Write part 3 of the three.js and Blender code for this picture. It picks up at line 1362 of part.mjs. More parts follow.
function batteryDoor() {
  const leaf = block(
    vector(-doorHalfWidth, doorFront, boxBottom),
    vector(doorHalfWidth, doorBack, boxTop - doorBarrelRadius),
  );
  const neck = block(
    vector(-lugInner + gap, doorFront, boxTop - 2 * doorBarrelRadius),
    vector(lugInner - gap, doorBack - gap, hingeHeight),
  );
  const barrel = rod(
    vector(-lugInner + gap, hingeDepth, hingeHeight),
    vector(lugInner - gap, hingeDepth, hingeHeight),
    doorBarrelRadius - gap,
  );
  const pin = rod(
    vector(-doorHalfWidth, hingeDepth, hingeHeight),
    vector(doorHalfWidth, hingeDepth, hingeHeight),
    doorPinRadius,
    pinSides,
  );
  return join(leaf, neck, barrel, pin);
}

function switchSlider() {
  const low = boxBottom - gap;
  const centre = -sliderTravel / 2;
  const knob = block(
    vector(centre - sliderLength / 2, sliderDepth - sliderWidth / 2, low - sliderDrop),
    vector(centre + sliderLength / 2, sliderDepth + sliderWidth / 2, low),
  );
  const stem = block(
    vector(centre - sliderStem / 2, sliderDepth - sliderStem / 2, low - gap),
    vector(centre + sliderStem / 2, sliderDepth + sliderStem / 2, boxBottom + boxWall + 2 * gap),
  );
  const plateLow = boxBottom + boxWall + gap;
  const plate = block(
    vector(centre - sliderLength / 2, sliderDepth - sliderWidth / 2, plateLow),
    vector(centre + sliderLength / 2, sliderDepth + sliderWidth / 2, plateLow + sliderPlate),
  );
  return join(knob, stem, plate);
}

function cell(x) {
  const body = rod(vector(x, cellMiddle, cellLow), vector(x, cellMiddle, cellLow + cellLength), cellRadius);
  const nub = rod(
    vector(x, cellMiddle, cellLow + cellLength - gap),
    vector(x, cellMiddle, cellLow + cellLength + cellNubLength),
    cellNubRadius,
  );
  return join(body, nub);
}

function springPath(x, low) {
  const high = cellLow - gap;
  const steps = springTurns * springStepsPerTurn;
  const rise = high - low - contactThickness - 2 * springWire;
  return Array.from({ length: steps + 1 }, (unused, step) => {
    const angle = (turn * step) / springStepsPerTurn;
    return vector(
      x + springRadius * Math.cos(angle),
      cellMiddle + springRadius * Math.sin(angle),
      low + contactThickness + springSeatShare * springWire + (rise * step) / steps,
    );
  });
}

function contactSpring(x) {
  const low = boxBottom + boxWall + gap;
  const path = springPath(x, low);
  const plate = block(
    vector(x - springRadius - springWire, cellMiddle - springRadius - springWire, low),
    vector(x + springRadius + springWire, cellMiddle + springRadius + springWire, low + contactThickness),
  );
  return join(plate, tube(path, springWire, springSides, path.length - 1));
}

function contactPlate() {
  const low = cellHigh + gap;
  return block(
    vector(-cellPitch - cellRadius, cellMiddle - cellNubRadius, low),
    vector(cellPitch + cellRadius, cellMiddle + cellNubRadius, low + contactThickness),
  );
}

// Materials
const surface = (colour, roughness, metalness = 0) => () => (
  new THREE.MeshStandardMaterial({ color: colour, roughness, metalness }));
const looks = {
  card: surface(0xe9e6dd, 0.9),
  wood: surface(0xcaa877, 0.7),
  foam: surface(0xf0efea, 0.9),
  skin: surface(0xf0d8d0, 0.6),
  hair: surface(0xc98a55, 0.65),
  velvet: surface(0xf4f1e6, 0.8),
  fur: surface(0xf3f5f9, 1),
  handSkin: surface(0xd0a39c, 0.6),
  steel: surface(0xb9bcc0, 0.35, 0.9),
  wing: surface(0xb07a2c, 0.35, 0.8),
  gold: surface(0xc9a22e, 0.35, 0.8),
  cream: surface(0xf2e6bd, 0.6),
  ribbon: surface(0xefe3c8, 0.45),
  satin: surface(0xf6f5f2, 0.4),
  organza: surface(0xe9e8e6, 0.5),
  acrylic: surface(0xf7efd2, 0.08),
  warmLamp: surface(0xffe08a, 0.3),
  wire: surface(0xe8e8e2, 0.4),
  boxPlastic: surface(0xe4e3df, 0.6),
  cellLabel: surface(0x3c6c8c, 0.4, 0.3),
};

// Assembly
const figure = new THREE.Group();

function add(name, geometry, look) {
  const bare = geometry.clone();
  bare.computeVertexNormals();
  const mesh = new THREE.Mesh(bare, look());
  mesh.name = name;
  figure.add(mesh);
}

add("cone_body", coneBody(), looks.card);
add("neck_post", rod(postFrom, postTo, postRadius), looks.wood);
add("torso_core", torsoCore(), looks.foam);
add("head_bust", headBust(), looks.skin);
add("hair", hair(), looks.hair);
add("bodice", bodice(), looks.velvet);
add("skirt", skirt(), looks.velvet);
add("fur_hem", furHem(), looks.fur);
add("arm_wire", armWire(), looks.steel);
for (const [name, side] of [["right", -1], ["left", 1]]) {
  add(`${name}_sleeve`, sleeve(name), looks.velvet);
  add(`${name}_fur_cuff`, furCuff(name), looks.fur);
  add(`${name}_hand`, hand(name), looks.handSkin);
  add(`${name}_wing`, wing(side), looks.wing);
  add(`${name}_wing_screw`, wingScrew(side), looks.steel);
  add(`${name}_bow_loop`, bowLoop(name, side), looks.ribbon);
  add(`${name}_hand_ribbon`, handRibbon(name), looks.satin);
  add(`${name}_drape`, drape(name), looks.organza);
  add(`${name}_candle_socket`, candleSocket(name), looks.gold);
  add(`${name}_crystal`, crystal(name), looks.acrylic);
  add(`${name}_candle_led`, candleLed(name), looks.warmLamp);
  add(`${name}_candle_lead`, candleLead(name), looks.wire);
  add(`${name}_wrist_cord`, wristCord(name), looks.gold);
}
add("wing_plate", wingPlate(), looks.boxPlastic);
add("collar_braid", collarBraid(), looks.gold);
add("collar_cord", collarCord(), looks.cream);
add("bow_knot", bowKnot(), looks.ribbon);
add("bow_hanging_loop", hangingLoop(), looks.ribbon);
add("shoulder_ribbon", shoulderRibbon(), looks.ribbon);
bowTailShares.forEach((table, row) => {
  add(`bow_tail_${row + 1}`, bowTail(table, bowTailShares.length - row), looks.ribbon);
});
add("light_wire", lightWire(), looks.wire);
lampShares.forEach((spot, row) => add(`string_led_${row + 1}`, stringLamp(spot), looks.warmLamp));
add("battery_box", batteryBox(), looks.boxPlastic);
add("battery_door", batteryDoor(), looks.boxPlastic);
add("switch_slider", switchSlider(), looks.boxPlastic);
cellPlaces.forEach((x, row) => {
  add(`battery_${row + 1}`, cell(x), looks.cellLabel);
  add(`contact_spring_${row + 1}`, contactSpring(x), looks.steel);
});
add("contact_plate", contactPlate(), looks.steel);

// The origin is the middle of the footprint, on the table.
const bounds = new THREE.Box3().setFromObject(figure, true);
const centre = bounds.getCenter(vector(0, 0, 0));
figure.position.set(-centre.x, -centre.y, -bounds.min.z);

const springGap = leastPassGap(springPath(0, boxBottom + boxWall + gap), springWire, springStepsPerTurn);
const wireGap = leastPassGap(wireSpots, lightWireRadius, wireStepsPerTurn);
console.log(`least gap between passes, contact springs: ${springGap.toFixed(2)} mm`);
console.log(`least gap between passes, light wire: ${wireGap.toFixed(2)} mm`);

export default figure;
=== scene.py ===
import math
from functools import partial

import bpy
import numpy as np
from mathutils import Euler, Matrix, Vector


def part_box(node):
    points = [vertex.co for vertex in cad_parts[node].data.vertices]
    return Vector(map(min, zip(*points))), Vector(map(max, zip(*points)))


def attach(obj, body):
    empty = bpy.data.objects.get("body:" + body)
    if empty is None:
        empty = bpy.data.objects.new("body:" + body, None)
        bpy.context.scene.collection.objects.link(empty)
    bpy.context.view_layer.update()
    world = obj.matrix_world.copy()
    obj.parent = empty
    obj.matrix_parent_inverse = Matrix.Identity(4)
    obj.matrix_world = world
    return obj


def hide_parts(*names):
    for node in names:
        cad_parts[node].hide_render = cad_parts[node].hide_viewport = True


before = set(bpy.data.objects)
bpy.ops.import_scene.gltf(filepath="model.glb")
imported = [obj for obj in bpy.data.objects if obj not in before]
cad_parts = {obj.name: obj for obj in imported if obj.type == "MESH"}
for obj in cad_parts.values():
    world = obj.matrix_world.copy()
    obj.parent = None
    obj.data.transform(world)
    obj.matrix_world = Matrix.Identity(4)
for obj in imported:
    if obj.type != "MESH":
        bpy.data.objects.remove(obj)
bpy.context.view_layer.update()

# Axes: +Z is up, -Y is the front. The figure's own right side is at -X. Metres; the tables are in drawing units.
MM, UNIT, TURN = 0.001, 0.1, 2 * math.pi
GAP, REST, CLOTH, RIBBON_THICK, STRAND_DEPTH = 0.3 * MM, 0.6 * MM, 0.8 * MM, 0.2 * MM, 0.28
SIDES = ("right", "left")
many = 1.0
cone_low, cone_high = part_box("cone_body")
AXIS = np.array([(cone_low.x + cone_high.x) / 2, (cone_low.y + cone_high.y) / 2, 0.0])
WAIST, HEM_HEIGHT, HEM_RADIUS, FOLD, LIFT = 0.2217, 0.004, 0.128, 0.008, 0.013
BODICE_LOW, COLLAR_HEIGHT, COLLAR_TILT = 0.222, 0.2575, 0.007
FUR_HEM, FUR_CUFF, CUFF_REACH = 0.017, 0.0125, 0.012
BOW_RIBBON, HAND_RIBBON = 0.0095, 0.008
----
**TASK INSTRUCTIONS:** Give again only the lines of the material above that run from the one with "before = set(bpy.data.objects)" through the end, both included, exactly as they appear.

**RESPONSE BELOW:**
before = set(bpy.data.objects)
bpy.ops.import_scene.gltf(filepath="model.glb")
imported = [obj for obj in bpy.data.objects if obj not in before]
cad_parts = {obj.name: obj for obj in imported if obj.type == "MESH"}
for obj in cad_parts.values():
    world = obj.matrix_world.copy()
    obj.parent = None
    obj.data.transform(world)
    obj.matrix_world = Matrix.Identity(4)
for obj in imported:
    if obj.type != "MESH":
        bpy.data.objects.remove(obj)
bpy.context.view_layer.update()

# Axes: +Z is up, -Y is the front. The figure's own right side is at -X. Metres; the tables are in drawing units.
MM, UNIT, TURN = 0.001, 0.1, 2 * math.pi
GAP, REST, CLOTH, RIBBON_THICK, STRAND_DEPTH = 0.3 * MM, 0.6 * MM, 0.8 * MM, 0.2 * MM, 0.28
SIDES = ("right", "left")
many = 1.0
cone_low, cone_high = part_box("cone_body")
AXIS = np.array([(cone_low.x + cone_high.x) / 2, (cone_low.y + cone_high.y) / 2, 0.0])
WAIST, HEM_HEIGHT, HEM_RADIUS, FOLD, LIFT = 0.2217, 0.004, 0.128, 0.008, 0.013
BODICE_LOW, COLLAR_HEIGHT, COLLAR_TILT = 0.222, 0.2575, 0.007
FUR_HEM, FUR_CUFF, CUFF_REACH = 0.017, 0.0125, 0.012
BOW_RIBBON, HAND_RIBBON = 0.0095, 0.008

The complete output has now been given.